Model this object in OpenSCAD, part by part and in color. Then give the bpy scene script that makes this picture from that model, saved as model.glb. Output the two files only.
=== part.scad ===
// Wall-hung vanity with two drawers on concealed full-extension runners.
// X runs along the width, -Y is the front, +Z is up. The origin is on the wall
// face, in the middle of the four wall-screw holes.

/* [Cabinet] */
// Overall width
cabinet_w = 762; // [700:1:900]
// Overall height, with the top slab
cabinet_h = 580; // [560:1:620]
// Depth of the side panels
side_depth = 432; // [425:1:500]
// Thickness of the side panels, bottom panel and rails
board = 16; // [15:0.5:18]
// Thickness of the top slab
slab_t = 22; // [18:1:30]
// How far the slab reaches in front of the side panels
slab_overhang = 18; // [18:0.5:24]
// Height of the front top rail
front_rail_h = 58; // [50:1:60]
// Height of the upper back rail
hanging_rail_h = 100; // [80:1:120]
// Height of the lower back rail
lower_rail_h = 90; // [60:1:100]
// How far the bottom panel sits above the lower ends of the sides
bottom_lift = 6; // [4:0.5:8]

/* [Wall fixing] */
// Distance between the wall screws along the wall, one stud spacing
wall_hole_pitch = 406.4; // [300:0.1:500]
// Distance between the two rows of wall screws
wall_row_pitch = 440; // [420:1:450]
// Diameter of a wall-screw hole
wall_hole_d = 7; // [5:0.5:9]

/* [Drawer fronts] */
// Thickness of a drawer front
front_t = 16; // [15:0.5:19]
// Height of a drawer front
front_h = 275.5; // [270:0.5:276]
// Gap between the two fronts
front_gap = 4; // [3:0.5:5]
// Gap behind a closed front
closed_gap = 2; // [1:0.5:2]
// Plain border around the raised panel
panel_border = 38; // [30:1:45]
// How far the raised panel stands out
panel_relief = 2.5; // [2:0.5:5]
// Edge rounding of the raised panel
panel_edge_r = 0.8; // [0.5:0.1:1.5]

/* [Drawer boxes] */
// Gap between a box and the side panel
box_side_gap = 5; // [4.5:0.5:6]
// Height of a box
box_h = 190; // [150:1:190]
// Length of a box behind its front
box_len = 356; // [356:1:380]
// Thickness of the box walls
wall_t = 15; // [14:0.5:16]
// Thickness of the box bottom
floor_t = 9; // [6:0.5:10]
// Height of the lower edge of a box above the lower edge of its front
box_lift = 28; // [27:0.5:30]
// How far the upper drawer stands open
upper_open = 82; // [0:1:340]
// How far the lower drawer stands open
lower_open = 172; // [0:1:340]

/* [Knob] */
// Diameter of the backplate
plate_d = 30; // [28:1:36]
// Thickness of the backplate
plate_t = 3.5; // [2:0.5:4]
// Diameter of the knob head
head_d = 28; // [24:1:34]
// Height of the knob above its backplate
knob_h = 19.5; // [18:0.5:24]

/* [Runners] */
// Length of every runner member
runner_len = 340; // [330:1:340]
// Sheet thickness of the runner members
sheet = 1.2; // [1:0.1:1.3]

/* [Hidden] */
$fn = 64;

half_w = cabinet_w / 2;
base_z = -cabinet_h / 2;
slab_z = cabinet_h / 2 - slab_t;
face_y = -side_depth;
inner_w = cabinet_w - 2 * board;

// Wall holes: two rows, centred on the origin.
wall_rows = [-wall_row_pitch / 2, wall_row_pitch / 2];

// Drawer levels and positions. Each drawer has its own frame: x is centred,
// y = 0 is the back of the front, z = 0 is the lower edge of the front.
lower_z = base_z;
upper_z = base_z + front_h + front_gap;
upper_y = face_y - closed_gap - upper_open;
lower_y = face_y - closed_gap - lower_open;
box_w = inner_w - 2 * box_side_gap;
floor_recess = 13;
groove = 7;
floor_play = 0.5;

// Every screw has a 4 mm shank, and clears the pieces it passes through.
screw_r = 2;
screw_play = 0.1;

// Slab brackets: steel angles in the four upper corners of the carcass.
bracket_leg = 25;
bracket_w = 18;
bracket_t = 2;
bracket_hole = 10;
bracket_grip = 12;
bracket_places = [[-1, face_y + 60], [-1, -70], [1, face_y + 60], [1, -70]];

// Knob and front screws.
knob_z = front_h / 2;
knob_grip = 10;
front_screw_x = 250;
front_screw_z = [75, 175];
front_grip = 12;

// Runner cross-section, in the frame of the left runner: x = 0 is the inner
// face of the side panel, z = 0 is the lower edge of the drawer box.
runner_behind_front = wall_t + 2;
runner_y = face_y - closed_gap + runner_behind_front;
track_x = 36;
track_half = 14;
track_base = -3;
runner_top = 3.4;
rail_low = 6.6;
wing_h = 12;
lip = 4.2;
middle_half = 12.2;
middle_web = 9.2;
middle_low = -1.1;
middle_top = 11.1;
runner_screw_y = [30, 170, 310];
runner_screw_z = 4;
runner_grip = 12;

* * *

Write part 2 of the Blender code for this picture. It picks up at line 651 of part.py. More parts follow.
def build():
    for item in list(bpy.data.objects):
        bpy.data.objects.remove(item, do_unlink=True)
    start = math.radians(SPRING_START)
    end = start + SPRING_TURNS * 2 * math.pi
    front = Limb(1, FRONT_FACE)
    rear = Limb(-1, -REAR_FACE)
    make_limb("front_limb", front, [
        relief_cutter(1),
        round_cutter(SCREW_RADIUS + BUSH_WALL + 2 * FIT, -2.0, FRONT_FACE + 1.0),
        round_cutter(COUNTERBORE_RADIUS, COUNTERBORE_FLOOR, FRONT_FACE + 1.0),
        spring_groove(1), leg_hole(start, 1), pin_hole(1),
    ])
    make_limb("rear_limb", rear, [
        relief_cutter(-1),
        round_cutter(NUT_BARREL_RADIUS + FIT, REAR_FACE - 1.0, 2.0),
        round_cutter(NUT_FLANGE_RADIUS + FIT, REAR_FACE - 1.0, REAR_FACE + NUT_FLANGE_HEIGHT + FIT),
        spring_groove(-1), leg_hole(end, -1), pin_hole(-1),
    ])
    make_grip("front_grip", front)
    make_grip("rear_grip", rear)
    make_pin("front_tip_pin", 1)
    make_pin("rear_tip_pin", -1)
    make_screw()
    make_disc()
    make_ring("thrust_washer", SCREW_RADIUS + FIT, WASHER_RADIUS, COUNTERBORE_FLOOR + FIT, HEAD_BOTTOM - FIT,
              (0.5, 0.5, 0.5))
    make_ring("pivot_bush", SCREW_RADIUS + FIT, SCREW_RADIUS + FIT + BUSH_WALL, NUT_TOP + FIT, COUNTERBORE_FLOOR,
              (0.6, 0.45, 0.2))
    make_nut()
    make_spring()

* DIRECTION
Find every line above that contains the word "picture", and return each one.

* FULL OUTPUT
Model this object in OpenSCAD, part by part and in color. Then give the bpy scene script that makes this picture from that model, saved as model.glb. Output the two files only.
Write part 2 of the Blender code for this picture. It picks up at line 651 of part.py. More parts follow.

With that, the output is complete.